Foley, at a morning meeting of the House Democratic caucus, reportedly complained that some media coverage was "intolerable and despicable."

The grand jury is investigating allegations of theft and drug sales at the House post office. The Times has previously cited sources as claiming the speaker's wife and House Counsel Steven Ross sought to block a Capitol Police investigation of the post office.

Foley said "there's no truth to that," and that the decision had been made with his agreement to ask the U.S. Postal Service to lead the investigation, with the Capitol Police taking a secondary role. Ross has said that was done out of concern that it would appear the House was investigating itself.

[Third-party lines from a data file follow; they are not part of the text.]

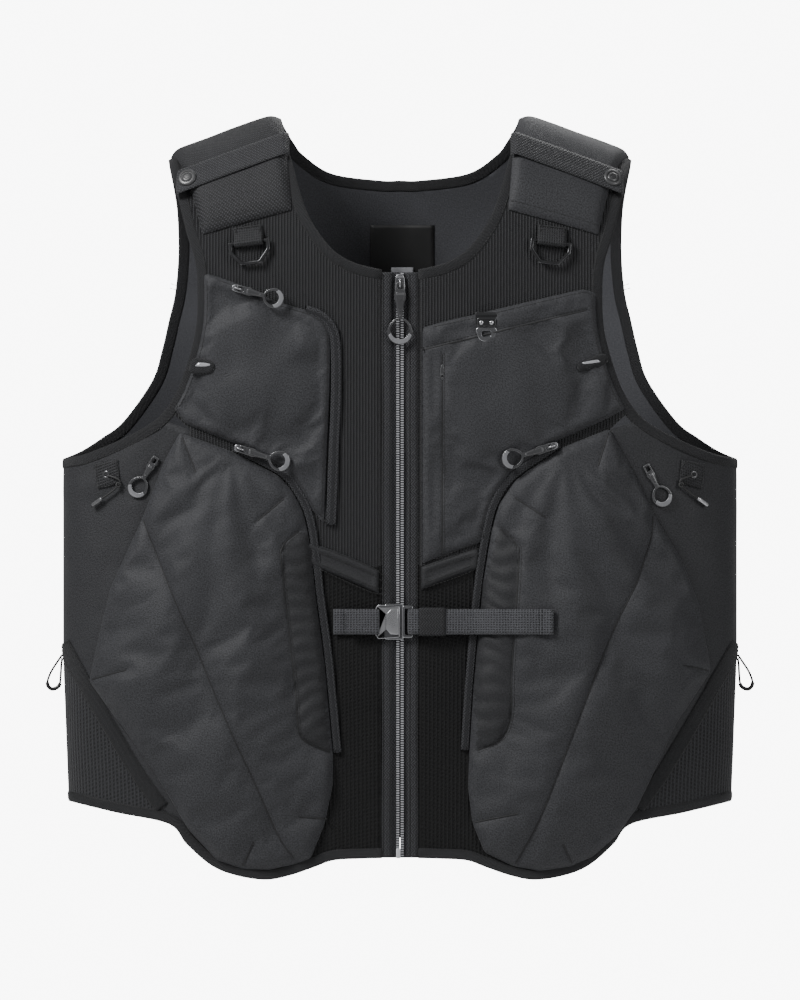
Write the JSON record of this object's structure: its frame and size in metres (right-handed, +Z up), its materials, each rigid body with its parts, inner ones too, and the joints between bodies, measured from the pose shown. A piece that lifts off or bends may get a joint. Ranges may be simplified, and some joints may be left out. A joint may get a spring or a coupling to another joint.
{
  "type": "utility vest",
  "caption": "Zip-front sleeveless utility vest with zipped pouches, chest pockets, padded shoulders, D-rings and a chest buckle.",
  "frame": {"origin": "midway between the shoulder tops where the vest hangs on the shoulders, on the middle plane", "axes": "+Z up, the front faces -Y, the wearer's left is +X"},
  "size_m": [0.6396, 0.1852, 0.6889],
  "materials": {
    "softshell": "matte",
    "mesh_cloth": "matte",
    "trim_tape": "matte",
    "webbing": "matte",
    "cord": "matte",
    "pull_plastic": "satin",
    "cap_plastic": "satin",
    "ring_metal": "satin",
    "clip_metal": "satin",
    "slider_metal": "satin",
    "buckle_metal": "satin"
  },
  "bodies": {
    "body": {"armhole_binding_left": "trim_tape", "armhole_binding_right": "trim_tape", "back_panel": "softshell", "buckle_frame": "buckle_metal", "chest_pocket_left": "softshell", "chest_pocket_right": "softshell", "chest_strap_left": "webbing", "chest_strap_right": "webbing", "chest_zip_right": "trim_tape", "clip_base": "clip_metal", "clip_cord": "cord", "clip_grip": "pull_plastic", "cord_tab_left": "webbing", "cord_tab_right": "webbing", "front_mesh_left": "mesh_cloth", "front_mesh_right": "mesh_cloth", "hem_binding": "trim_tape", "neck_binding": "trim_tape", "pouch_left": "softshell", "pouch_right": "softshell", "pouch_zip_left": "trim_tape", "pouch_zip_right": "trim_tape", "ring_tab_left": "webbing", "ring_tab_right": "webbing", "shoulder_pad_left": "softshell", "shoulder_pad_right": "softshell", "side_binding_left": "trim_tape", "side_binding_right": "trim_tape", "side_cord_left": "cord", "side_cord_right": "cord", "side_mesh_left": "mesh_cloth", "side_mesh_right": "mesh_cloth", "side_panel_left": "softshell", "side_panel_right": "softshell", "tab_cord_left": "cord", "tab_cord_right": "cord", "waist_band_left": "softshell", "waist_band_right": "softshell", "zip_stringer_left": "trim_tape", "zip_stringer_right": "trim_tape"},
    "main_slider": {"zip_slider": "slider_metal"},
    "main_pull": {"zip_pull": "pull_plastic"},
    "chest_slider_right_body": {"chest_slider_right": "slider_metal"},
    "chest_pull_right_body": {"chest_pull_right": "pull_plastic"},
    "pouch_slider_right_body": {"pouch_slider_right": "slider_metal"},
    "pouch_pull_right_body": {"pouch_pull_right": "pull_plastic"},
    "pouch_slider_left_body": {"pouch_slider_left": "slider_metal"},
    "pouch_pull_left_body": {"pouch_pull_left": "pull_plastic"},
    "side_pull_right_body": {"side_pull_right": "pull_plastic"},
    "side_pull_left_body": {"side_pull_left": "pull_plastic"},
    "slit_pull_body": {"slit_pull_left": "pull_plastic"},
    "clip_hook_body": {"clip_hook": "clip_metal"},
    "buckle_hook_body": {"buckle_hook": "buckle_metal"},
    "strap_keeper_body": {"strap_keeper": "webbing"},
    "d_ring_right_body": {"d_ring_right": "ring_metal"},
    "keeper_right_body": {"keeper_strap_right": "webbing", "snap_cap_right": "cap_plastic"},
    "d_ring_left_body": {"d_ring_left": "ring_metal"},
    "keeper_left_body": {"keeper_strap_left": "webbing", "snap_cap_left": "cap_plastic"}
  },
  "joints": [
    {"name": "main_zip_run", "type": "slide", "parent": "body", "child": "main_slider", "axis": [0, 0, -1], "range_m": [0, 0.23]},
    {"name": "main_pull_swing", "type": "hinge", "parent": "main_slider", "child": "main_pull", "pos_m": [0, -0.0841, -0.149], "axis": [-1, 0, 0], "range_deg": [0, 90]},
    {"name": "chest_zip_run_right", "type": "slide", "parent": "body", "child": "chest_slider_right_body", "axis": [0.9602, -0.105, -0.2587], "range_m": [0, 0.04]},
    {"name": "chest_pull_swing_right", "type": "hinge", "parent": "chest_slider_right_body", "child": "chest_pull_right_body", "pos_m": [-0.14592, -0.08243, -0.15368], "axis": [-0.2609, -0.0078, -0.9653], "range_deg": [0, 90]},
    {"name": "pouch_zip_run_right", "type": "slide", "parent": "body", "child": "pouch_slider_right_body", "axis": [0.9238, -0.0786, -0.3746], "range_m": [0, 0.04]},
    {"name": "pouch_pull_swing_right", "type": "hinge", "parent": "pouch_slider_right_body", "child": "pouch_pull_right_body", "pos_m": [-0.1438, -0.08301, -0.298], "axis": [-0.2913, 0.0248, -0.9563], "range_deg": [0, 90]},
    {"name": "pouch_zip_run_left", "type": "slide", "parent": "body", "child": "pouch_slider_left_body", "axis": [-0.9244, -0.0717, -0.3746], "range_m": [0, 0.04]},
    {"name": "pouch_pull_swing_left", "type": "hinge", "parent": "pouch_slider_left_body", "child": "pouch_pull_left_body", "pos_m": [0.13673, -0.08358, -0.2958], "axis": [-0.2915, -0.0226, 0.9563], "range_deg": [0, 90]},
    {"name": "side_zip_run_right", "type": "slide", "parent": "body", "child": "side_pull_right_body", "axis": [-0.3819, 0.0826, -0.9205], "range_m": [0, 0.04]},
    {"name": "side_zip_run_left", "type": "slide", "parent": "body", "child": "side_pull_left_body", "axis": [0.4279, 0.095, -0.8988], "range_m": [0, 0.04]},
    {"name": "slit_zip_run", "type": "slide", "parent": "body", "child": "slit_pull_body", "axis": [0, 0, -1], "range_m": [0, 0.12]},
    {"name": "clip_hook_open", "type": "hinge", "parent": "body", "child": "clip_hook_body", "pos_m": [0.07774, -0.08542, -0.1901], "axis": [-0.9996, -0.0296, 0], "range_deg": [0, 60]},
    {"name": "buckle_hook_open", "type": "hinge", "parent": "body", "child": "buckle_hook_body", "pos_m": [-0.021, -0.0842, -0.4536], "axis": [0, 0, -1], "range_deg": [0, 70]},
    {"name": "strap_keeper_run", "type": "slide", "parent": "body", "child": "strap_keeper_body", "axis": [1, 0, 0], "range_m": [0, 0.015]},
    {"name": "d_ring_swing_right", "type": "hinge", "parent": "body", "child": "d_ring_right_body", "pos_m": [-0.13615, -0.07532, -0.11188], "axis": [-0.9859, 0.1172, -0.1197], "range_deg": [0, 90]},
    {"name": "keeper_swing_right", "type": "hinge", "parent": "body", "child": "keeper_right_body", "pos_m": [-0.10003, -0.04743, -0.02409], "axis": [-0.0078, 0.5891, 0.808], "range_deg": [0, 80]},
    {"name": "d_ring_swing_left", "type": "hinge", "parent": "body", "child": "d_ring_left_body", "pos_m": [0.13615, -0.07532, -0.11188], "axis": [-0.9859, -0.1172, 0.1197], "range_deg": [0, 90]},
    {"name": "keeper_swing_left", "type": "hinge", "parent": "body", "child": "keeper_left_body", "pos_m": [0.10003, -0.04743, -0.02409], "axis": [-0.0078, -0.5891, -0.808], "range_deg": [0, 80]}
  ]
}
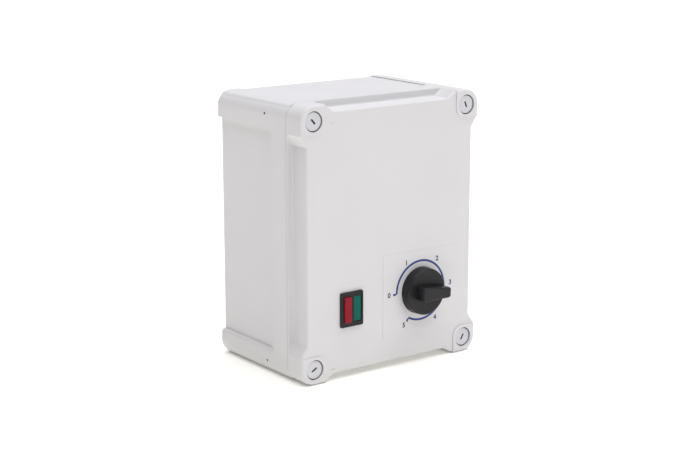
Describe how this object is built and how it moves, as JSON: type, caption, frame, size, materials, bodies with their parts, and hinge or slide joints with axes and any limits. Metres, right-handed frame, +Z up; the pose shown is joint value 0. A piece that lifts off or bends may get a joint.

"The Capitol Police were never excluded nor any evidence they obtained ever excluded from the investigation," the speaker said.

Some reports have said former Capitol Police Chief Frank Kerrigan resigned in protest last July after the investigation was turned over to the postal service, and that he may have secretly recorded a meeting with top-level House officials.

Foley said there had been "no misconduct in any way by my wife as my chief of staff relating to the post office or any other operational matter of the House of Representatives.